++++ MATERIALS PROVIDED

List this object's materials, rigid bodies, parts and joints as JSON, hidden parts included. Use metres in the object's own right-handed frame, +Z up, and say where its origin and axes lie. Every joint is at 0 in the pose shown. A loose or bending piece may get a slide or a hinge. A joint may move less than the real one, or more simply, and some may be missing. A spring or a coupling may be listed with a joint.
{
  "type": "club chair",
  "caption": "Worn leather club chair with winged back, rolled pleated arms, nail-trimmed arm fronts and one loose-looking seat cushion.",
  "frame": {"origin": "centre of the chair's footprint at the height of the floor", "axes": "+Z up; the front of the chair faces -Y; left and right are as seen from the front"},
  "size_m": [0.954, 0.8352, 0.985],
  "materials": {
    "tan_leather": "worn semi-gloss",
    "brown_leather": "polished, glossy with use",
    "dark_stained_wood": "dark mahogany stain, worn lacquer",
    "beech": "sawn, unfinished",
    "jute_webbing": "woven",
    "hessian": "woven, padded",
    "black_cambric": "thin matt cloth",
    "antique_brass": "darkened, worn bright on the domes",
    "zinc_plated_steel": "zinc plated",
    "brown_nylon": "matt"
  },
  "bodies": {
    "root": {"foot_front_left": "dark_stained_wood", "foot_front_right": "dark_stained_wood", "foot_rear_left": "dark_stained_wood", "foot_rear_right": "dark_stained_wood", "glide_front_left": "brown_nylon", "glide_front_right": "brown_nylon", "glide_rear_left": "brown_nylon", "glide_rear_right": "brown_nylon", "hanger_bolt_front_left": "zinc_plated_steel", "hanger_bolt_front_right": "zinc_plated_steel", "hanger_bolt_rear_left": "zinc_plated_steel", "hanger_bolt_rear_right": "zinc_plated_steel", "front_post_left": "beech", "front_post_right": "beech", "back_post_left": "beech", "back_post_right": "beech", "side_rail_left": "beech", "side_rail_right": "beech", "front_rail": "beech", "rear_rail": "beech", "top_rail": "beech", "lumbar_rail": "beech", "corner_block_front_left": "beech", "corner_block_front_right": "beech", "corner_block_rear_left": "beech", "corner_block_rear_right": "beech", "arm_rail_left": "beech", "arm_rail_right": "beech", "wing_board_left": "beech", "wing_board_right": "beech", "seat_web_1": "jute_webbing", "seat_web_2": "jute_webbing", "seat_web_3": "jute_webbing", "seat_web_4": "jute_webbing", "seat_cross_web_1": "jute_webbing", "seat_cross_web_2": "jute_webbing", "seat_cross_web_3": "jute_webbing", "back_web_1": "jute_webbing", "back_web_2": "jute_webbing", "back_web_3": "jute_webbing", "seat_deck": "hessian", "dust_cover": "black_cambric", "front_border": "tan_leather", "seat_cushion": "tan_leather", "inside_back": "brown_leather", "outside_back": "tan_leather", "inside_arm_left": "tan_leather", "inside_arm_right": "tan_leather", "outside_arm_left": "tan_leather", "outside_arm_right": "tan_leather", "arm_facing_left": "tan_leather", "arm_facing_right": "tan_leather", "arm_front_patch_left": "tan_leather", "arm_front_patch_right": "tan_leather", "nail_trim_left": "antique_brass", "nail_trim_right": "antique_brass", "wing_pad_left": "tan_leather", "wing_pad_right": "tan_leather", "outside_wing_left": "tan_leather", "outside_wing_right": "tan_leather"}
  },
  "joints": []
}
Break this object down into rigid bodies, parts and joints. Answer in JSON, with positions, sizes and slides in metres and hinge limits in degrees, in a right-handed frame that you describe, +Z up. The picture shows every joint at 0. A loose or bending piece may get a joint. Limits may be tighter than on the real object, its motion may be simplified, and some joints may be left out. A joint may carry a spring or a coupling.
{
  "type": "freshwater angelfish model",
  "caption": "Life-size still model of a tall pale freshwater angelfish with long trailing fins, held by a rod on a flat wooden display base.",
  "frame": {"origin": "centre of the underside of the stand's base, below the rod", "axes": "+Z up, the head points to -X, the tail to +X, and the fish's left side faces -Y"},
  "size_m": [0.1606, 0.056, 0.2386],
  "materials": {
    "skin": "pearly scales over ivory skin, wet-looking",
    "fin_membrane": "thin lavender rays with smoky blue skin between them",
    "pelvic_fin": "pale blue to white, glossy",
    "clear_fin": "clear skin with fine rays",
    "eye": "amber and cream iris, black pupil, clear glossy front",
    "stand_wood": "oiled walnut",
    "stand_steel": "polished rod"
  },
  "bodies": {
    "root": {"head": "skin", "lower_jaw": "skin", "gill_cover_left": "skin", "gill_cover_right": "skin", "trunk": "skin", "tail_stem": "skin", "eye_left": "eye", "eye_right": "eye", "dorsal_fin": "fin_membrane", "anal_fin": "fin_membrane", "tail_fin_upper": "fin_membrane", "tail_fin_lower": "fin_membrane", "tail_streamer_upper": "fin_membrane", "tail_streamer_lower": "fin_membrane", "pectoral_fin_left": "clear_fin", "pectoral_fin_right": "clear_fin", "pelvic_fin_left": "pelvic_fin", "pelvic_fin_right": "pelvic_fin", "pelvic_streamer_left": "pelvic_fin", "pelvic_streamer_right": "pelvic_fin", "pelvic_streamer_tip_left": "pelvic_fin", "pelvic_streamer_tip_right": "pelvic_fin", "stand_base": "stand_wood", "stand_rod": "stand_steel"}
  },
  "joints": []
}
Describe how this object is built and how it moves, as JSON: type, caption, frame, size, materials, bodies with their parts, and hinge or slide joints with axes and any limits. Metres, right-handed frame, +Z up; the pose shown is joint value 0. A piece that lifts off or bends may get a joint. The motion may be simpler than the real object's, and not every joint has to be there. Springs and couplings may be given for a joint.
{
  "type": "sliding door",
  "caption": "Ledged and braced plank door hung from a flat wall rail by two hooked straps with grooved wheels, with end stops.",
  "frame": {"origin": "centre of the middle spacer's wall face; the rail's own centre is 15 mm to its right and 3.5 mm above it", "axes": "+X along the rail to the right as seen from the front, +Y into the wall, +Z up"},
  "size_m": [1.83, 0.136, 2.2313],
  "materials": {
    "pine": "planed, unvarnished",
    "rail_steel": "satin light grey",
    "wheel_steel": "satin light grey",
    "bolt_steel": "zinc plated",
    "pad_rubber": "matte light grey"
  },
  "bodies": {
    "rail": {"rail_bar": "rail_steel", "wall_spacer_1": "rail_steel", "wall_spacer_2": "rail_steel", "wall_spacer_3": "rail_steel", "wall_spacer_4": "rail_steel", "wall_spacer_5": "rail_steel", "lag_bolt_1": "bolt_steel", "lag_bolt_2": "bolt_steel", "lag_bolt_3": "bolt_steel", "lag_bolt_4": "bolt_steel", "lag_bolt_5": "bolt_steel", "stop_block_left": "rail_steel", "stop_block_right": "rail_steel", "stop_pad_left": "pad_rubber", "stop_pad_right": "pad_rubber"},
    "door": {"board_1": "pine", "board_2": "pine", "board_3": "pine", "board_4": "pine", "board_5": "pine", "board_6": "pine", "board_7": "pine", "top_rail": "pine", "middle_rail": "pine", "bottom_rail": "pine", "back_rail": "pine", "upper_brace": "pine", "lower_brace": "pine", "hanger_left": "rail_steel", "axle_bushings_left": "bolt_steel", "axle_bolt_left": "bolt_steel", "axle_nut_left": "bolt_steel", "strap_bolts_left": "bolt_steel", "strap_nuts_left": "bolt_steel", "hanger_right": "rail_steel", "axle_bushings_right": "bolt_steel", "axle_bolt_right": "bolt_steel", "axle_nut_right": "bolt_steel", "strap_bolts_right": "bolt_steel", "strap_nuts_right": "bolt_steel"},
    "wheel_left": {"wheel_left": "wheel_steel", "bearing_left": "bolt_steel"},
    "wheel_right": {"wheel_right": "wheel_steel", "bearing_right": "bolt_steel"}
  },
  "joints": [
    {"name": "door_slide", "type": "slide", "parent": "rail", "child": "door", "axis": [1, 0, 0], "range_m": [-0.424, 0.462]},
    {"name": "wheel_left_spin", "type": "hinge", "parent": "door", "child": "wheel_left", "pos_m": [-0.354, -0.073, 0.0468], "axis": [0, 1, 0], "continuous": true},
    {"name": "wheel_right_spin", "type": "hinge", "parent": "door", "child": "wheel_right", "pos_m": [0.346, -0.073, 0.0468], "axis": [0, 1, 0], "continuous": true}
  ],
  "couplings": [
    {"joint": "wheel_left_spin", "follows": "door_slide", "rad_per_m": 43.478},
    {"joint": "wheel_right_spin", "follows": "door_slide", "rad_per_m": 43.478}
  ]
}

++++++++

> GOAL OF THE EXERCISE
Your task is to collect every line above that contains the word "into".

> COMPLETED EXERCISE
Break this object down into rigid bodies, parts and joints. Answer in JSON, with positions, sizes and slides in metres and hinge limits in degrees, in a right-handed frame that you describe, +Z up. The picture shows every joint at 0. A loose or bending piece may get a joint. Limits may be tighter than on the real object, its motion may be simplified, and some joints may be left out. A joint may carry a spring or a coupling.
  "frame": {"origin": "centre of the middle spacer's wall face; the rail's own centre is 15 mm to its right and 3.5 mm above it", "axes": "+X along the rail to the right as seen from the front, +Y into the wall, +Z up"},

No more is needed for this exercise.